Wednesday, 14 November 2012

"American Digger" Nothing to do with "American Digger"

Greybird Publishers, the publisher of "American Digger" magazine say that Spike TV's reality series, American Digger, has been bad for the image of the metal collecting hobby and want the programme to cease using the name. The 'Viacom' TV show has been in the centre of controversy since it premiered in March, first the archaeologists expressed their concerns, then artefact hunters realised that the image it was projecting was not doing their hobby a lot of good. As a result of people assuming that the magazine and TV show were related, the magazine began receiving "a barrage of calls, e-mails and unfavorable comments on hobbyist forums from subscribers and hobbyists alarmed by the show's highly inflammatory and negative depiction of their hobby and the risks the show posed for the ability of hobbyists to continue their metal detecting activities". They have a disclaimer:  

Disclaimer: American Digger®  Magazine has no direct affiliation with Spike TV’s American Digger show, its producers, or stars.  Our magazine remains independent of any other entertainment venues, and is dedicated to the hobby of responsible recovery of artifacts for enjoyment and historical importance only.
Now the publisher of American Digger Magazine has filed a trademark infringement lawsuit against Viacom for confusing consumers and damaging its mark.
 Grady "Butch" Holcombe and his wife Anita Holcombe are the publishers of the metal-digging hobbyist publication. [...] The Holcombes say they have spent much time trying to clear up the confusion between their own magazine, which purportedly portrays metal detecting and excavation of artifacts related to America's heritage, to the Spike show, which allegedly emphasizes "the hopes of striking it rich and capitalizing on unearthing and selling bits of American History."[...] In reaction, a Viacom spokesperson said, "This is a surprising lawsuit on a number of levels.

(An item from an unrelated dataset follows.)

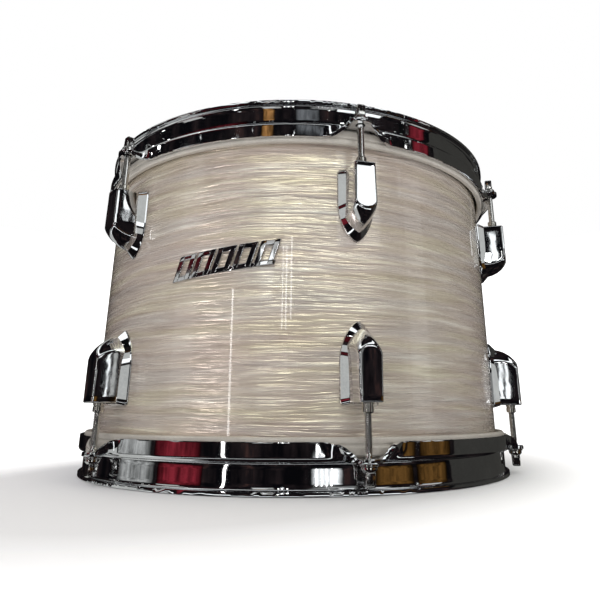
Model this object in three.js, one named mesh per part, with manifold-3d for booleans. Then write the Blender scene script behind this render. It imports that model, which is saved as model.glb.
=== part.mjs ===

Primarily due to the fact that – although not disclosed in his complaint – we were issued a valid license from the plaintiff that permits our full use of the ‘American Digger’ trademark.”
If the latter is true, this seems a bit like a repeat of what happened over the dreadful "Britain's Secret Treasures" show earlier this year,  where the most charitable interpretation is that some of the people who lent their authority to the programme had not been fully briefed as to what it actually consisted of.

Eriq Gardner, 'Viacom Sued Over Spike TV's 'American Digger' ', The Hollywood Reporter, 31st October 2012.